I stand in the tradition of the Hebrew prophets and the teachings of
Jesus that demonstrate God's will for justice in every aspect of our
individual, social, and economic lives.

The campaign has been so successful that Wallis has actually found
reason to celebrate.

The preacher observes that:

Glenn Beck's attacks on deeply held Christian principles
of social justice have ironically brought newfound attention, focus,
and discussion about what it truly means to be a "social justice
Christian." As wrong and often vitriolic as his caricatures, insults,
and attacks on such core gospel teachings and biblical tenets have been,
they have provided what is often called a "teachable moment" and
perhaps a mobilizing moment as well. The Beck attack on Christian social
justice has given us an opportunity to teach what true gospel
principles are and offers us an opportunity to reach out to even more
people who are being attracted by the biblical call to social justice --
which is the mission statement of Sojourners."

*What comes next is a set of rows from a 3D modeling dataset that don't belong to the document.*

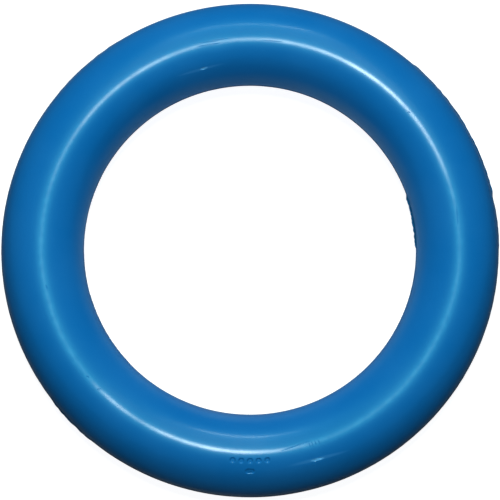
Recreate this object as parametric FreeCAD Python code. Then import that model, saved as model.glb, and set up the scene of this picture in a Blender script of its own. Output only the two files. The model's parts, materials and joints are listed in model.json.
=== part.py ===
"""Air-filled flying ring: two half shells bonded round the equator, with an air valve on the inner wall.

Millimetres, +Z up. The origin is on the ring's axis, level with the circle that the ring lies on.
The tube's section is described by a radius from the tube's own centre line and by an angle round it:
0 degrees is the outer equator, 90 the upper crest, 180 the inner equator and 270 the lower crest.
"""

import FreeCAD
import Part
import math
import os

# Driving dimensions of the ring
OUTER_DIAMETER = 180.0
TUBE_DIAMETER = 29.8
WALL = 4.8

# The joint between the shells: a tongue on the cavity side and a bonded bead at the surface
TONGUE_THICKNESS = 2.0
TONGUE_DEPTH = 2.0
GLUE_GAP = 0.1
BEAD_WIDTH = 1.6
BEAD_DEPTH = 0.8
BEAD_LAND = 1.0
BEAD_PROUD = 0.1

# The moulded mark on the upper shell: a row of round pips, and an oval pocket outside it
MARK_AZIMUTH = -90.0
MARK_DEPTH = 0.3
PIP_COUNT = 5
PIP_RADIUS = 0.9
PIP_SPACING = 3.0
PIP_ANGLE = 77.0
POCKET_LENGTH = 3.2
POCKET_WIDTH = 1.7
POCKET_ANGLE = 62.0

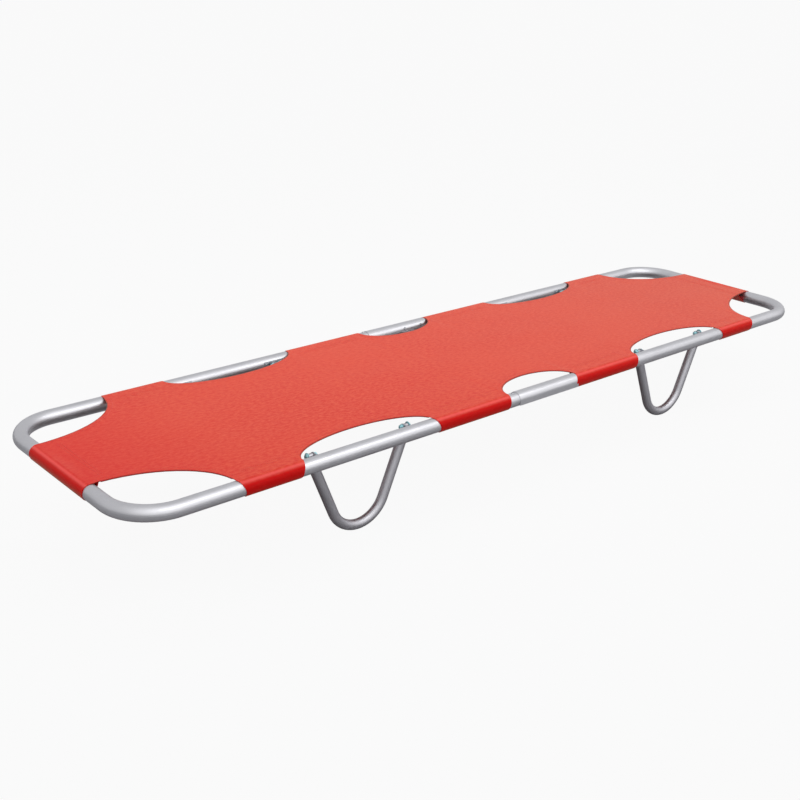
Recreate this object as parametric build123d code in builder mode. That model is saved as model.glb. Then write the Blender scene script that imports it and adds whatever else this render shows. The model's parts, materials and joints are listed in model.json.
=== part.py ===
from build123d import *
import math
import os

os.makedirs("parts", exist_ok=True)

# A stretcher that folds in half at mid length, on four V-shaped legs that fold inward.
# Millimetres. X runs along the stretcher (the head half is at -X, the foot half at +X),
# Y across it and Z up. The origin is on the ground below the centre.

# Driving dimensions: frame
OVERALL_LENGTH = 2080.0
RAIL_SPACING = 520.0  # between the centre lines of the two side rails
RAIL_HEIGHT = 194.0  # centre line of the rails above the ground
RAIL_R = 16.0
RAIL_WALL = 1.5
CORNER_R = 95.0
BUTT_GAP = 0.25  # from mid length to the end of each half's tube
PLUG_LENGTH = 18.0
PLUG_EDGE = 0.6

# Driving dimensions: legs
LEG_X = 502.0  # centre of each leg
LEG_HALF_SPAN = 124.0  # from the centre of a leg to its pivots
PIVOT_INBOARD = 30.0  # from the rail's centre line to the leg's plane
PIVOT_RISE = 3.0
LEG_R = 11.0
LEG_WALL = 1.5
FOOT_BEND_R = 70.0
LEG_TUBE_START = 20.0  # along the arm, from the pivot to the end of the tube

# Driving dimensions: leg pivots
BOLT_R = 3.0
BOLT_PLAY = 0.06
BARREL_R = 5.5
BARREL_OUT = 3.5  # from the arm's axis, away from the leg's centre
BARREL_IN = 7.5  # from the arm's axis, toward the leg's centre
BARREL_GAP = 0.4  # from the barrel to the ear and to the bolt's head
EAR_R = 6.5
EAR_THICKNESS = 3.0
STRAP_HALF_LENGTH = 26.0
STRAP_THICKNESS = 2.0
STRAP_HALF_HEIGHT = 8.0
BOLT_HEAD_R = 8.0
NUT_FLATS = 10.0

# Driving dimensions: rivets
RIVET_R = 2.4
RIVET_HOLE_R = 2.45
RIVET_HEAD_R = 4.2
RIVET_HEAD_HEIGHT = 1.6
RIVET_TAPER = 35.0
RIVET_TAIL = 1.0  # inside the tube wall

# Driving dimensions: fold hinge
HINGE_DROP = 19.0  # from the rails' centre line down to the fold axis
LEAF_THICKNESS = 3.0
HEAD_LEAF_FACE = 18.0  # outboard face of the head leaf, inboard of the rail's centre line
FOOT_LEAF_FACE = 21.4
LEAF_START = 12.0
LEAF_END = 62.0
SADDLE_START = 22.0
LEAF_TOP = -2.0
LEAF_BOTTOM = -12.0
EYE_R = 7.0
PIN_R = 4.0
PIN_HEAD_R = 6.5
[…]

Now, says Wallis, he and other activists are considering an
expansion of the response
.

"We are now discerning whether this is the right time to move beyond the
discussions and, as Congressman John Lewis says, 'put some feet on our
prayers' and launch A Million Christians for Social Justice," Wallis
writes. "Sure, we'd be responding to Glenn Beck, but we believe we'd
really be responding to our own calling to stand up for the poor and
vulnerable and to stand against the conditions, institutions, and
polices that further poverty. It could be a moment to speak out and to
serve. The attacks of poverty on vulnerable families and children, the
attacks of hunger on entire communities, the attacks of economic
inequities on hardworking people, the attacks of war on civilians who
get caught in the crossfire, are all much harsher attacks than anything
Beck can hurl at us. These are the attacks we must address. These are
the attacks we are called to fight."

If the televised crusade against social and economic justice inspires a
new movement to do right by the poor and immigrants this spring, we will
know who has won the war on Easter. And it won't be Glenn Beck.